- [INSTRUCTION]
Separate out the lines that hold "caption".

- [SUPPLIED MATERIAL]
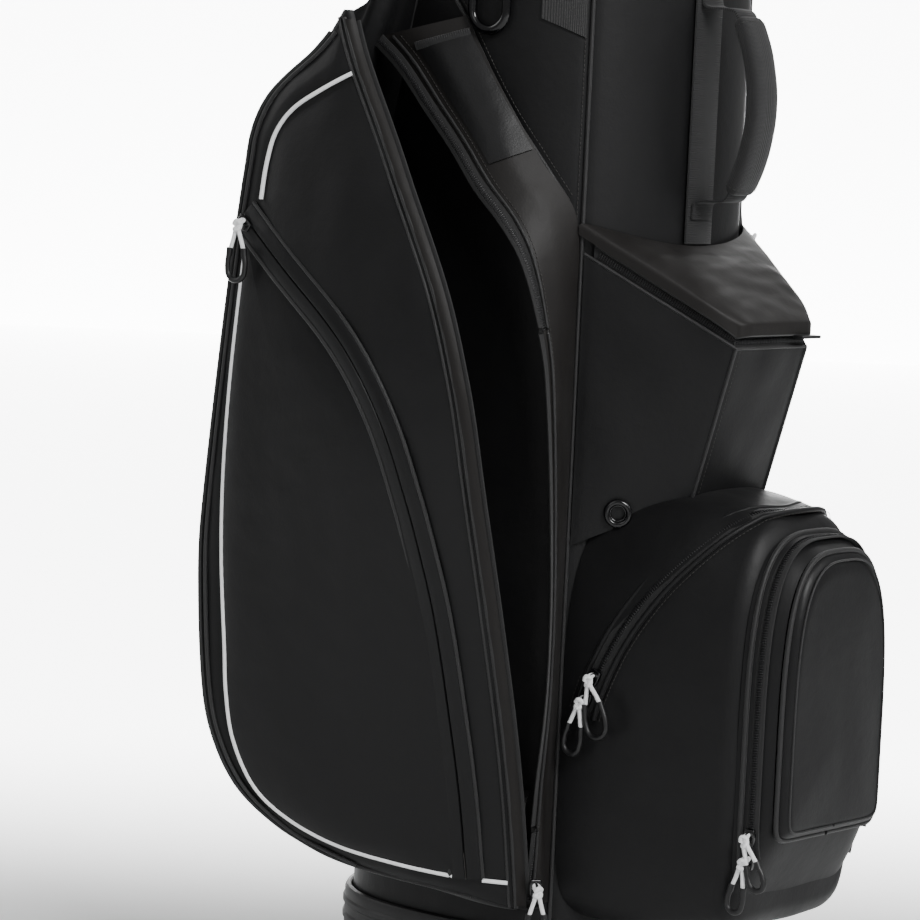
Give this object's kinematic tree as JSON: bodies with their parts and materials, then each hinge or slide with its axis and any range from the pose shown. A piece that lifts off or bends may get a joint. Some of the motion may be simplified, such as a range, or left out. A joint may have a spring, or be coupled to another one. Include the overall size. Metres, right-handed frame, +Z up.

---

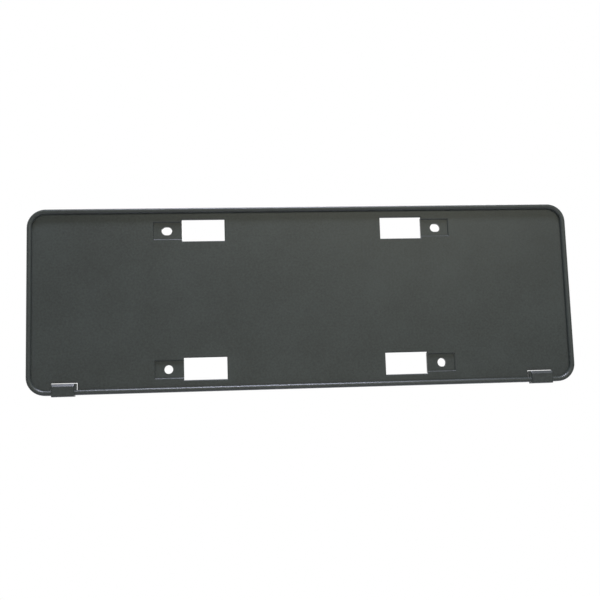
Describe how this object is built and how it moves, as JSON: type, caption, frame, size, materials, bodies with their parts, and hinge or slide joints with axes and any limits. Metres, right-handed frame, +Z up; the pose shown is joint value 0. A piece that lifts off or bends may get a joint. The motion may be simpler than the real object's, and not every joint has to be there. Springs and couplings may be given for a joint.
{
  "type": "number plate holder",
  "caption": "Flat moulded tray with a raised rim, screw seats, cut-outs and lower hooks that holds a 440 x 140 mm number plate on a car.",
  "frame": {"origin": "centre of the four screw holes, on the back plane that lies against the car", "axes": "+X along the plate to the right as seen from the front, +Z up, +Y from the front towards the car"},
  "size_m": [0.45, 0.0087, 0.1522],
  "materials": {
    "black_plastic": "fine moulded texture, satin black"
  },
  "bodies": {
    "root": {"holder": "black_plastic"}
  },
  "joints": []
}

---

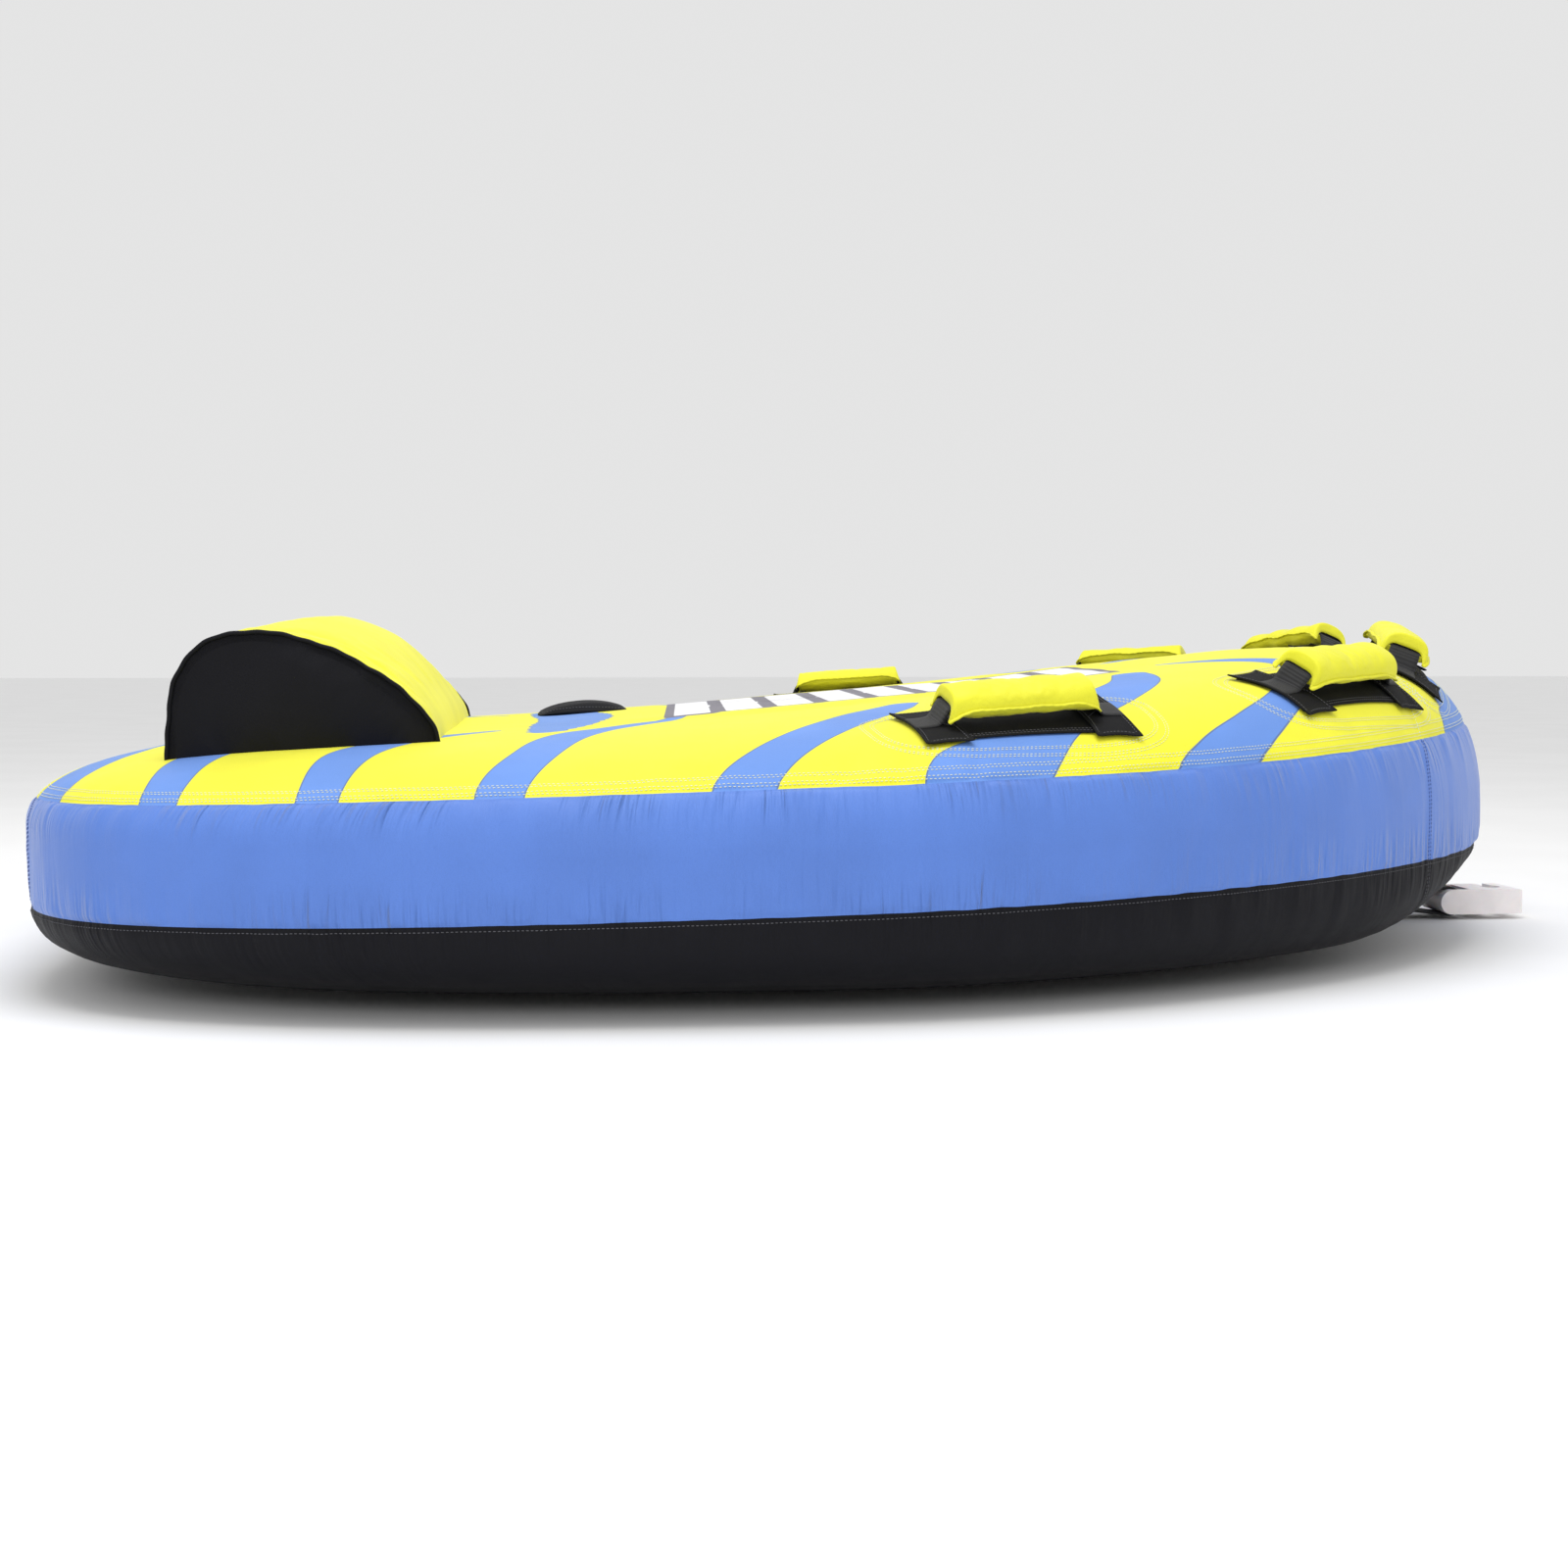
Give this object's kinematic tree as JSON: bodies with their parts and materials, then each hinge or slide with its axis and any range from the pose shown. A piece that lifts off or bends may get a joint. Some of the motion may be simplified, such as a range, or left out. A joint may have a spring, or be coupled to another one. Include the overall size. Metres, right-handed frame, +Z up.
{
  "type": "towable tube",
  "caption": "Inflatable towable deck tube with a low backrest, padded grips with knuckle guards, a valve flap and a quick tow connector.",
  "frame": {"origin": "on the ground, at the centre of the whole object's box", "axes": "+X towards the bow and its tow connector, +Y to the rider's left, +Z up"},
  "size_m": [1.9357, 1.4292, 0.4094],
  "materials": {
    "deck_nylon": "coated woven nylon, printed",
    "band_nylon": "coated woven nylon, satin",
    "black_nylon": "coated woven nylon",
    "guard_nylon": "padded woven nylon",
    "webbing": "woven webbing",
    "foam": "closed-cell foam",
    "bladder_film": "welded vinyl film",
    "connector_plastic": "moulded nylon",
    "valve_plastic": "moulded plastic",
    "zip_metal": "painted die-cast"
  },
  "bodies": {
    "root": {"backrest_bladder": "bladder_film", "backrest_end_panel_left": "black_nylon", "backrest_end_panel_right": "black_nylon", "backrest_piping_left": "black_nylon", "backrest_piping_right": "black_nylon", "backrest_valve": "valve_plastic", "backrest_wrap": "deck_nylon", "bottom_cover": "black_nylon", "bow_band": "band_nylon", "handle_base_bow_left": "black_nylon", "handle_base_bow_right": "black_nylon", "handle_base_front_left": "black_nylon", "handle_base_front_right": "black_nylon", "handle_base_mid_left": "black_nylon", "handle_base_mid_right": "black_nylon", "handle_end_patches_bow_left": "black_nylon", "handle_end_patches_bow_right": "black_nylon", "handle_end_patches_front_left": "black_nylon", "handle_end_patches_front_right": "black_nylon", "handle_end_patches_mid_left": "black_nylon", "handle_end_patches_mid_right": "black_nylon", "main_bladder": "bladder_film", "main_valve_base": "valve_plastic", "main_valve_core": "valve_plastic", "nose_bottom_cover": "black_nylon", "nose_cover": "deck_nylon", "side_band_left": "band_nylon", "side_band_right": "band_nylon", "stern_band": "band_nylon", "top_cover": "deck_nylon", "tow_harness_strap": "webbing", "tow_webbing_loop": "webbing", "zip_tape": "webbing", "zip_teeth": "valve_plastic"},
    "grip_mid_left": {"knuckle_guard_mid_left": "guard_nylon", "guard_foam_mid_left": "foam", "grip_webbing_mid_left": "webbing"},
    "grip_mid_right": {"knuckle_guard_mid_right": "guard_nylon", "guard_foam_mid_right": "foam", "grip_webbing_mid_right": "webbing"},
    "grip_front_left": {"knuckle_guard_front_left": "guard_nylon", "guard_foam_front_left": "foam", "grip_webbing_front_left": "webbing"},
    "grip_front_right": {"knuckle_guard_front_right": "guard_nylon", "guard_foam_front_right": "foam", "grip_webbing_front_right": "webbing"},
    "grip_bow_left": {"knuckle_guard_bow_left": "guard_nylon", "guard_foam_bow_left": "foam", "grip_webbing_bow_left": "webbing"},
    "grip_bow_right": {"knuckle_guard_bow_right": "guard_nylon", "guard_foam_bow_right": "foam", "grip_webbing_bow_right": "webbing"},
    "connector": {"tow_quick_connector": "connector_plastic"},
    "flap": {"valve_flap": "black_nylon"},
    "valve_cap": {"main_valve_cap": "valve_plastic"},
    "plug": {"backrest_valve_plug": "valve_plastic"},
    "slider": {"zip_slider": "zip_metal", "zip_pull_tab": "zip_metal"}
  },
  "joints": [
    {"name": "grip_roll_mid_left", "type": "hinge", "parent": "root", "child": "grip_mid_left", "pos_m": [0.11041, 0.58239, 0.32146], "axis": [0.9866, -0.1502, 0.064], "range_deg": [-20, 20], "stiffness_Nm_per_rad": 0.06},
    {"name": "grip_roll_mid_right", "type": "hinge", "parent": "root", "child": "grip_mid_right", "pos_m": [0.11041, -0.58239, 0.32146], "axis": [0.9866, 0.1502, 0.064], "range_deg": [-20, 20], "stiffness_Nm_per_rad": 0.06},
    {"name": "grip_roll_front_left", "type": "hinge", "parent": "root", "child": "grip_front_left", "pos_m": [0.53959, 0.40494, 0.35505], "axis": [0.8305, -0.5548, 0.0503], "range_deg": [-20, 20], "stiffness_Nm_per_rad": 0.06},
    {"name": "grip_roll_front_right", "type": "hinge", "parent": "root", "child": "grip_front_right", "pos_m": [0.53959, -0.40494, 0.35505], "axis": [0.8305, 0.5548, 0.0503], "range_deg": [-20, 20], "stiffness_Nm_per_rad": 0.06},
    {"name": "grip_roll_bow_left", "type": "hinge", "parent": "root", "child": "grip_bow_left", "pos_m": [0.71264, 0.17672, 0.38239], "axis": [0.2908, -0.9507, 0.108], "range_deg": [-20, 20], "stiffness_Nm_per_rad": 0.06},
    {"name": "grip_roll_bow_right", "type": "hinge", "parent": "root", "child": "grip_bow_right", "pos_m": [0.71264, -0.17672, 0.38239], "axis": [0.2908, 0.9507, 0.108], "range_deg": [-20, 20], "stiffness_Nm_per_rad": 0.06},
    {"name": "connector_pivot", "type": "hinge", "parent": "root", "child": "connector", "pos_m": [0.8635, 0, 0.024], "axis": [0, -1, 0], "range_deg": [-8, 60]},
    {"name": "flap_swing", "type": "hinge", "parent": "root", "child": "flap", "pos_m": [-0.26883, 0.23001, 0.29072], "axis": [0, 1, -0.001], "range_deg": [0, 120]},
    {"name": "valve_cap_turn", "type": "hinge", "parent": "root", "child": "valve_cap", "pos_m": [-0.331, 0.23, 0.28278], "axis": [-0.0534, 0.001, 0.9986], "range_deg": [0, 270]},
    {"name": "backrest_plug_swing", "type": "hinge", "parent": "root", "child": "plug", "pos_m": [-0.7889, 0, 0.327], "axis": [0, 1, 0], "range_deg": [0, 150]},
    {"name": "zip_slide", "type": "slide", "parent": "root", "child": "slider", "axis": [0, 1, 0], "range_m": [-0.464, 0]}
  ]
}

- [EXERCISE SOLUTION]
Describe how this object is built and how it moves, as JSON: type, caption, frame, size, materials, bodies with their parts, and hinge or slide joints with axes and any limits. Metres, right-handed frame, +Z up; the pose shown is joint value 0. A piece that lifts off or bends may get a joint. The motion may be simpler than the real object's, and not every joint has to be there. Springs and couplings may be given for a joint.
  "caption": "Flat moulded tray with a raised rim, screw seats, cut-outs and lower hooks that holds a 440 x 140 mm number plate on a car.",
  "caption": "Inflatable towable deck tube with a low backrest, padded grips with knuckle guards, a valve flap and a quick tow connector.",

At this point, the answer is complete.